Dataset records
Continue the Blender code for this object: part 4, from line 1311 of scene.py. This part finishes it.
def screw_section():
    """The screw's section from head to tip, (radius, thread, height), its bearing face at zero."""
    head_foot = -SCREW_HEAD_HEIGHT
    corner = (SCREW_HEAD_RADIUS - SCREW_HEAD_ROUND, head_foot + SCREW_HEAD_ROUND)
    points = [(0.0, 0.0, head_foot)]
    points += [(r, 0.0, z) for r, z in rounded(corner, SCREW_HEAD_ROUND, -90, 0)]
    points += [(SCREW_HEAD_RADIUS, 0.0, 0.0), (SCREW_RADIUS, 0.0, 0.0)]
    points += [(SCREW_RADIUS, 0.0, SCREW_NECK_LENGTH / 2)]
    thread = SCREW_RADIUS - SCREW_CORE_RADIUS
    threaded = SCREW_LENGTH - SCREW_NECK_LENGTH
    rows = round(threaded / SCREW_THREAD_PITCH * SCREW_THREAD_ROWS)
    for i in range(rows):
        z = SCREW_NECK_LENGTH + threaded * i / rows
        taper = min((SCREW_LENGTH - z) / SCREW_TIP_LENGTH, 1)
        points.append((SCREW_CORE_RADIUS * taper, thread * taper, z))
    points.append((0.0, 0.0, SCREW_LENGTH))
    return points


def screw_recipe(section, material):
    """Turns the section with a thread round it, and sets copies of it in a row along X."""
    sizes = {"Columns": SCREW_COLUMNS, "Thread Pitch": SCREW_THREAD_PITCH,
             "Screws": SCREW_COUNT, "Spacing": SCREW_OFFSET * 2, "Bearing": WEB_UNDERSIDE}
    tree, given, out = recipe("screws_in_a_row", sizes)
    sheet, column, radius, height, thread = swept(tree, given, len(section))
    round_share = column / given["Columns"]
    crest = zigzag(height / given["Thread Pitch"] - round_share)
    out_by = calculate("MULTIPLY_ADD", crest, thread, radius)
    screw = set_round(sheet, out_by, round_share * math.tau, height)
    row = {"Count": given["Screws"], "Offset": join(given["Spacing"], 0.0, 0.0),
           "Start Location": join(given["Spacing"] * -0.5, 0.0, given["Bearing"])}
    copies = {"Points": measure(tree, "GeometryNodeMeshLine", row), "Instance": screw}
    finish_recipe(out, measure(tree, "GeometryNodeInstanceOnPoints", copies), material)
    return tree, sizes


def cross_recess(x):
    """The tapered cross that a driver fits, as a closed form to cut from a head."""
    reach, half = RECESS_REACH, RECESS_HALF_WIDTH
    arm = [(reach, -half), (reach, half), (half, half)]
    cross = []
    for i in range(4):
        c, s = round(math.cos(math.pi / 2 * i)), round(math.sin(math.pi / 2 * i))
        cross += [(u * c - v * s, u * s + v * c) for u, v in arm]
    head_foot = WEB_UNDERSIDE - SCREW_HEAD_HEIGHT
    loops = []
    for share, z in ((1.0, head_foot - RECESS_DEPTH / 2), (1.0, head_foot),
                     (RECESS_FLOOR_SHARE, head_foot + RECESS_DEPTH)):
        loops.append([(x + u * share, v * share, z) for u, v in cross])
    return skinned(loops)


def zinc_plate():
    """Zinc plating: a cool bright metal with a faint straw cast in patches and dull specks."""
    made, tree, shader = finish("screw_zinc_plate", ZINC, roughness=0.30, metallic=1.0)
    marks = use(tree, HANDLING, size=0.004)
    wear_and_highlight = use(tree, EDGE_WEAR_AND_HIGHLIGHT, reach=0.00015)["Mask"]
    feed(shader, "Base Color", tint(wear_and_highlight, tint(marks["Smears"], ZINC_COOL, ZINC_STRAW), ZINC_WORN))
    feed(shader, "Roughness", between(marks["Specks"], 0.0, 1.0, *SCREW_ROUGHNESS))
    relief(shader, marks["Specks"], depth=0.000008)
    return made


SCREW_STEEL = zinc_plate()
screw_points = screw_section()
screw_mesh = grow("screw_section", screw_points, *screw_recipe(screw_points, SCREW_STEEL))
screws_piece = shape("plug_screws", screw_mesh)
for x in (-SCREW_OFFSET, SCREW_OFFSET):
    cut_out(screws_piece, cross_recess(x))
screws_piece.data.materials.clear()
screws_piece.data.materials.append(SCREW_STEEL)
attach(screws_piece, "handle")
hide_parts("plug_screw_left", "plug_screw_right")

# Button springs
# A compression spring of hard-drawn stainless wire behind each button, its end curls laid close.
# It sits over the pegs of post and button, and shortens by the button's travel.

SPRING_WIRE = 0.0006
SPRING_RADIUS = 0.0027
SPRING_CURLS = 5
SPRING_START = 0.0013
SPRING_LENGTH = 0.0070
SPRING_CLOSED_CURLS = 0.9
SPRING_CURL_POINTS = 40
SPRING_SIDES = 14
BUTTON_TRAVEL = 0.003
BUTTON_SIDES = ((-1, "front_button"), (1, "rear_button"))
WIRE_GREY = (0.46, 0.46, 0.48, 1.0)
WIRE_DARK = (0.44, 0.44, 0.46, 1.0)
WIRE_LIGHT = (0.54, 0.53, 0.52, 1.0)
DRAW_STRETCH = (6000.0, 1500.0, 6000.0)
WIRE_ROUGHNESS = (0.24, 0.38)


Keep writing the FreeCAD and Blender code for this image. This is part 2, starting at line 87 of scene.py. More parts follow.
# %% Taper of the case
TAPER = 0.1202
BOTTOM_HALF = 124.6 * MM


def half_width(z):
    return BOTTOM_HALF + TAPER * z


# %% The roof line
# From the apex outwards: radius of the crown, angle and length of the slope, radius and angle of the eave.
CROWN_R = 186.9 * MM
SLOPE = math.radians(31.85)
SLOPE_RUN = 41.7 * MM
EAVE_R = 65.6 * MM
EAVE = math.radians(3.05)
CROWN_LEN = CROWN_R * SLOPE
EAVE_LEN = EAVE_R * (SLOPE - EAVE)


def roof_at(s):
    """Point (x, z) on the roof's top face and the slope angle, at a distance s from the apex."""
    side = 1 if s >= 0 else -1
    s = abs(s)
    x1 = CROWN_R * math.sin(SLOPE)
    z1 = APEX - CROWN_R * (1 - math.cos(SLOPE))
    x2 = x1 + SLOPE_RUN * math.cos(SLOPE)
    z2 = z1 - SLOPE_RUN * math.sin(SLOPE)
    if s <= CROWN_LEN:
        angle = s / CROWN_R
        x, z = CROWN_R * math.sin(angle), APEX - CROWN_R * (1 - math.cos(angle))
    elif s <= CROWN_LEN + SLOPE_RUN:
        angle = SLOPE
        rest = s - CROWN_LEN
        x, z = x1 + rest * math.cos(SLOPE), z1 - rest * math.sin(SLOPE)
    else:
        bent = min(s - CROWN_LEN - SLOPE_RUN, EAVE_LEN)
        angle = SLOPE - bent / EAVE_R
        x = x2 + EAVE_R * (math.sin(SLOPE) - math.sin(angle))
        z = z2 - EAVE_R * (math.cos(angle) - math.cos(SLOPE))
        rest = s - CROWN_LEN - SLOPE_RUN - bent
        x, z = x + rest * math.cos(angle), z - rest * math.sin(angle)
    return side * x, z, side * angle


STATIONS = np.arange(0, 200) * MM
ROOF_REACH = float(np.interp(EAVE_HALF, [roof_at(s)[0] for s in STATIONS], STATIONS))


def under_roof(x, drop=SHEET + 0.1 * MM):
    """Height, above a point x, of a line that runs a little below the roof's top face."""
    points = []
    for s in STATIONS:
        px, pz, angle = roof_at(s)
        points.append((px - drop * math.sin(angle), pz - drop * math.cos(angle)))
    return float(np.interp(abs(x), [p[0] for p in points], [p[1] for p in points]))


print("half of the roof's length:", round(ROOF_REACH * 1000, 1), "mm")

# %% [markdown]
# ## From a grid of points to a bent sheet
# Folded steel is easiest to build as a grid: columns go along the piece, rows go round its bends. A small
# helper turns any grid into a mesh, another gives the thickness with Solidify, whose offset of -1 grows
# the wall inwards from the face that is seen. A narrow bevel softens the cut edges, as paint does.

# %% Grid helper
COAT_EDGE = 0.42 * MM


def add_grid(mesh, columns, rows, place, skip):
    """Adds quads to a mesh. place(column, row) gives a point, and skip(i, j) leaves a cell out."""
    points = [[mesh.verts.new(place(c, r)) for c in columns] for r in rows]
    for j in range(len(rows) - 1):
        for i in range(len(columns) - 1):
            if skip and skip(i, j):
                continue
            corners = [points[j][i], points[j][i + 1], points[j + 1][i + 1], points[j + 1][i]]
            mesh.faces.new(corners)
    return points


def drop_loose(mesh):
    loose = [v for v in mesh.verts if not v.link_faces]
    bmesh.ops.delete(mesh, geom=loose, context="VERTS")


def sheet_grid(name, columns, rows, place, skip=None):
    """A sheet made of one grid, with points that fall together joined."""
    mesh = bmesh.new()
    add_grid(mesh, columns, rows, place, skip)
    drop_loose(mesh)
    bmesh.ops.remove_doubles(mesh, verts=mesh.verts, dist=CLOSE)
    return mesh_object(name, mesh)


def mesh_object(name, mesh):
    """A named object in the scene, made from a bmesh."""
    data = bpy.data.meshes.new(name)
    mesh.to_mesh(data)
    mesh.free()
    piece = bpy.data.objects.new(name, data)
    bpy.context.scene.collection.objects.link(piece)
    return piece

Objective
Find the lines with the string "this" and reproduce them.

Answer to the task
Continue the Blender code for this object: part 4, from line 1311 of scene.py. This part finishes it.
Keep writing the FreeCAD and Blender code for this image. This is part 2, starting at line 87 of scene.py. More parts follow.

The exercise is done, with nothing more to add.